Whatever the case, Chipotle brought Crumpacker back in early September. “We’ve learned that any mistake Mark may have made in his personal life was not related to, nor did affect, his work,” the company said in a statement. “The recent months have been personally challenging for Mark, but he has remained committed to doing what is best for Chipotle.”

When I catch up with Crumpacker by phone on September 21, he’s hesitant to talk too much about what happened. As a marketing guru, he’s perhaps also wary of the optics of the situation, not least given his executive status. If a Chipotle crew member was indicted for cocaine, would the company show him or her the same sympathy? “I’ve been [working at Chipotle] for eight and a half years,” Crumpacker says, when I ask about his reinstatement. “This team knows what I’ve done and what I’m capable of doing and my commitment. That afforded me the luxury to stay here. When I think if I had had a shorter tenure . . . I don’t know.”

He tells me it’s been a painful period and speaks regretfully of how it unfolded in the media. “Obviously having something so incredibly personal made so public is not something anybody would want, but I’m a particularly quiet, private person,” he says. What mattered most to him during this time was the support of his friends and colleagues, most notably Ells and Moran, whose loyalty didn’t fade, he adds.

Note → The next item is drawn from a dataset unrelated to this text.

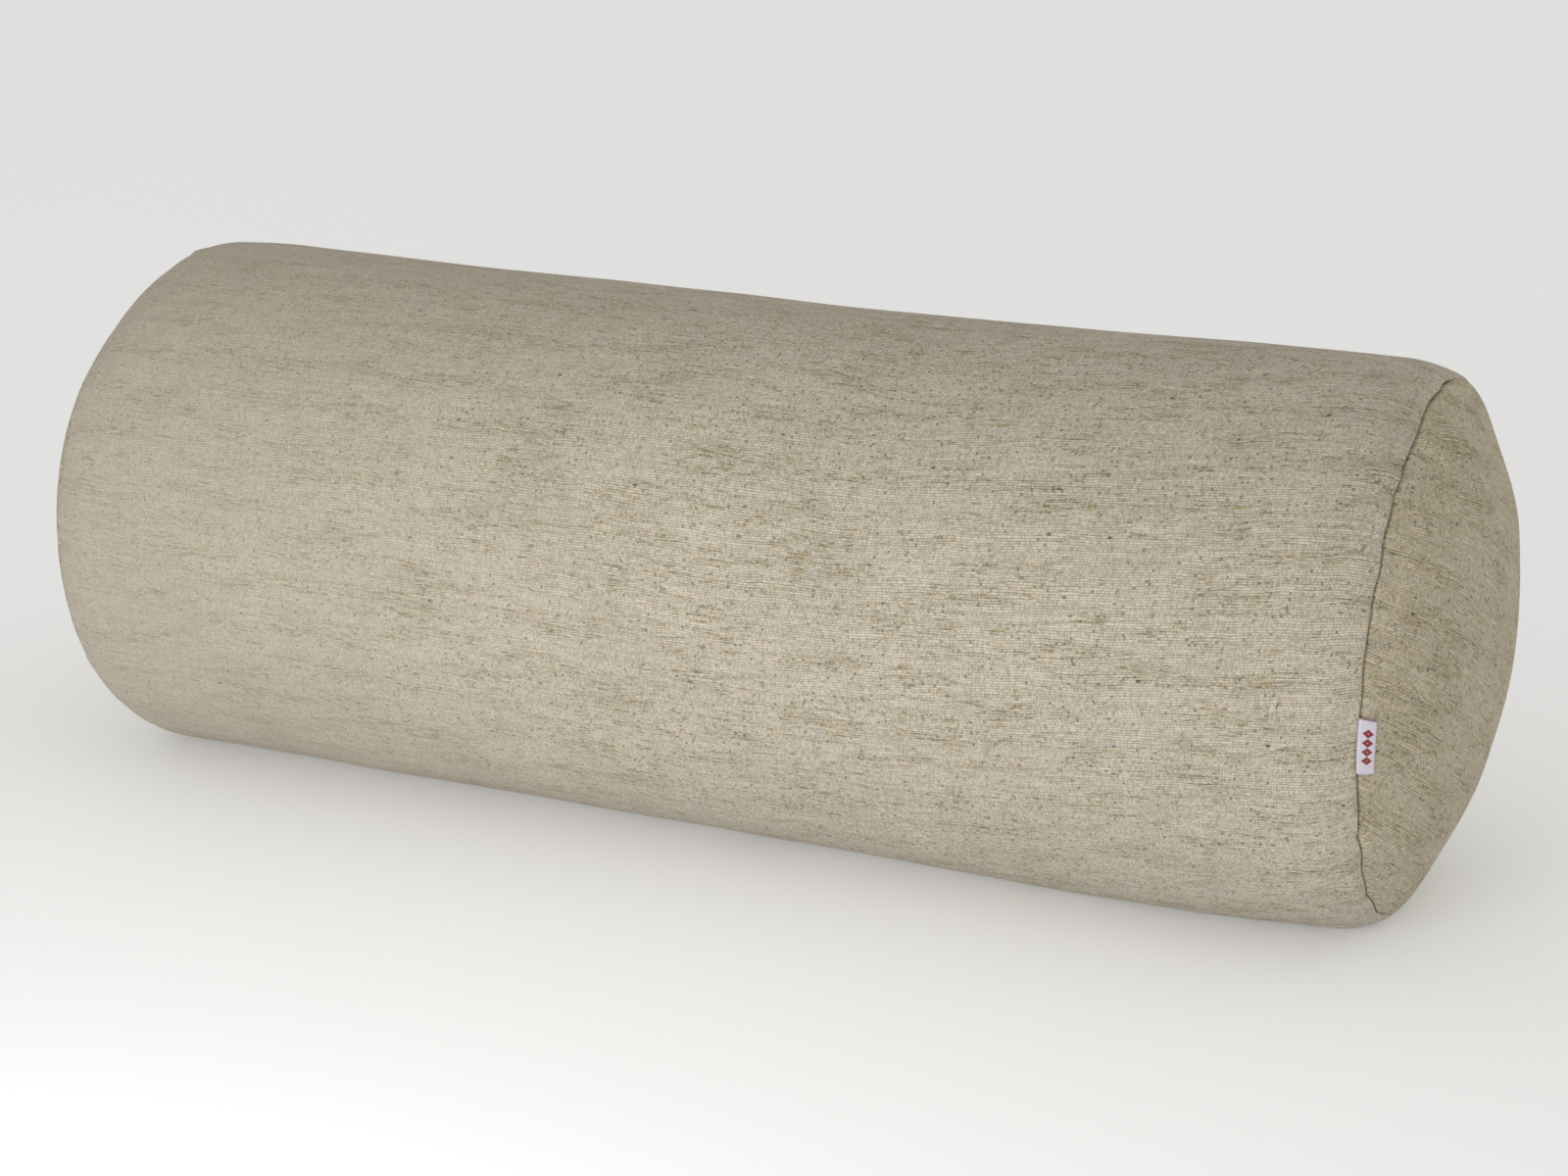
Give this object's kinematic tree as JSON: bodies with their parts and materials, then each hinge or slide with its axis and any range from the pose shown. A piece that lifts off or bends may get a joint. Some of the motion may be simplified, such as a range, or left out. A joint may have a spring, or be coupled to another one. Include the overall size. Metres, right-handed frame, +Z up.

Crumpacker recognizes that his legal woes came at an especially sensitive moment for the company, at the same time it introduced Chiptopia and A Love Story to refashion faith and trust with its consumers. But he says Chipotle’s leadership ultimately decided the calculus made sense to keep him on the payroll. “[Steve and Monty] were convinced from the beginning that while there might’ve been some short-term gain from me maybe stepping aside, they also said, ‘Look, in the long run, you’ve got so much to offer. Why would we take the short-term gain over the long term?’” Crumpacker recalls. “Our board of directors was equally supportive. I know it’s not the easiest choice they made.”

“Again,” he continues. “I just keep using the word ‘lucky.’”

Crumpacker is due in court October 18.